The second has Yellowleg and Kit witness what they think is an attack by Apaches on a stagecoach. Keeping out of sight and stealthily drawing nearer, they discover that the stage is one that has already been captured and stripped bare of fixings and luggage. The "passengers" are Apaches dressed in appropriated westerners clothes. They are drinking and whooping it up in a bizarre ritual that is both celebration of a successful robbery and re-enactment of same. Peckinpah's staging is brilliant, revealing elements of the scene by degrees in keeping with Yellowleg and Kit's perception as they get closer and closer to the action. As Paul Seydor points out in his book 'The Western Films: A Reconsideration', one of Peckinpah's directorial abilities was to "expand the scale and enrich the texture of his films, often introducing dizzyingly discordant elements, without breaking the continuity or violating the tone" - the stagecoach sequence is the first exegesis of this.

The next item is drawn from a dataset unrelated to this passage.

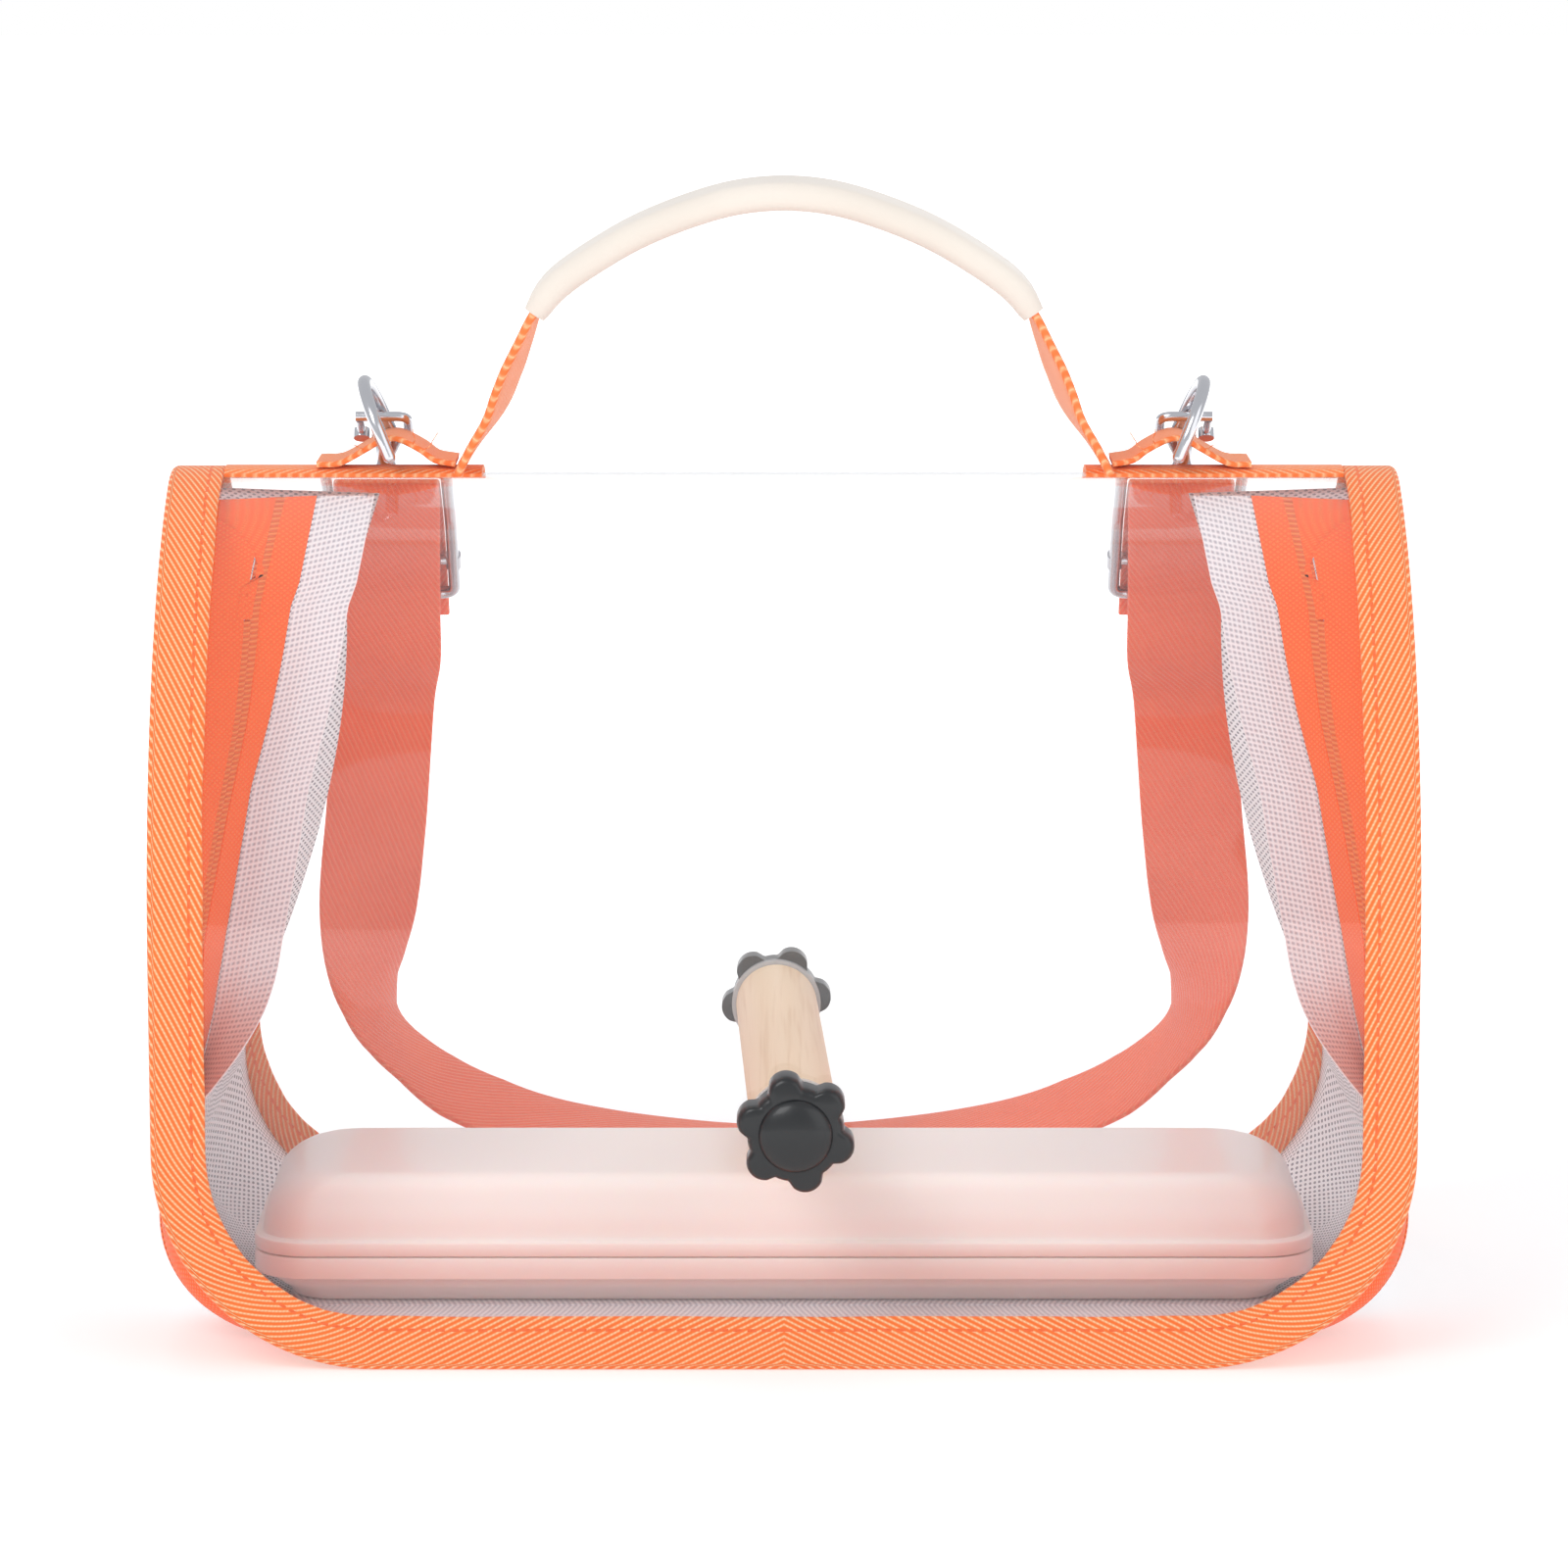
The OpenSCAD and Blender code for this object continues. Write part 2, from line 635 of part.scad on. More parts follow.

Finally, there is a scene where Yellowleg recounts to Kit the story of "a friend of mine" who spent five years tracking down a man he wanted to kill; only, when he found his enemy, to experience emptiness instead of catharsis - his five-year odyssey of hatred and animosity complete, he had nothing left to live for. (It becomes quickly and blatantly obvious that Yellowleg is talking about himself, but the scene loses no power for its metaphorical obviousness.) Peckinpah's direction of Keith achieves a regretful world-weariness that immediately establishes him as a precursor of Steve Judd, Pike Bishop and Pat Garrett - the first of Peckinpah's definitive, almost philosophical anti-heroes: a man who's outlived his time, looking back at the scarred life and bad decisions that have brought him this far and made him who he is.